Other officers “leaked” information by sending newspapers anonymous letters criticizing both Wayne and the Legion.  Unfortunately, then as now, “journalists” did little for verifying this information and many of these letters proved false and misleading.  Wayne made an enemy of Cincinnati’s first newspaper, the Centinel of the North-Western Territory, which eagerly published negative reports of him.  Fortunately for Wayne officers that sided with him published rebuttals and the desperate situation made his replacement unlikely.

With so much dissension among the officers, the enlisted men followed their example, although they lacked the ingenuity.  Even in the dead of winter men deserted, with many of those successfully eluding pursuit dying of exposure.  A ten-dollar bounty offered civilians for the capture of deserters, dead or alive, did prove somewhat of deterrence.  Courts-martial increased, as did the punishments meted out, requiring substantial time of the officers involved.

One accomplishment during the winter, Wayne’s troops occupied the St. Clair battlefield on Christmas Eve of 1793.  Under the command of Major Henry Burbeck, the Legion’s artillery commander, about 300 troops marched north and built Fort Recovery.  Establishing adequate security measures, Burbeck organized the troops for constructing the fort.  A quadrangle-shaped fort, it possessed four blockhouses, each of them twenty feet square, one on each corner.  Their size allowed for the firing of howitzers from embrasures on three sides and rifle ports for enfilading fire.  Once they completed the blockhouses the troops connected them with a palisade of upright timber.

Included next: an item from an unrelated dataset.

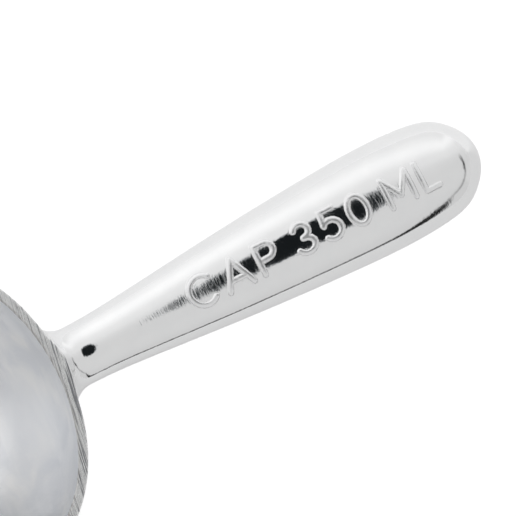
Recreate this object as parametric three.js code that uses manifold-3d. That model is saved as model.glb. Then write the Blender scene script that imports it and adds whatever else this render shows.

Burbeck detailed several men for the grisly task of properly burying the skeletons of those killed during the battle.  The soldiers also recovered hundreds of muskets left on the field by the Indians, most of them beyond service.  These men also searched for the eight artillery pieces abandoned by St. Clair, hidden by the Indians.  Captain Wells provided intelligence regarding the hiding places and found most of them, placing them inside the fort.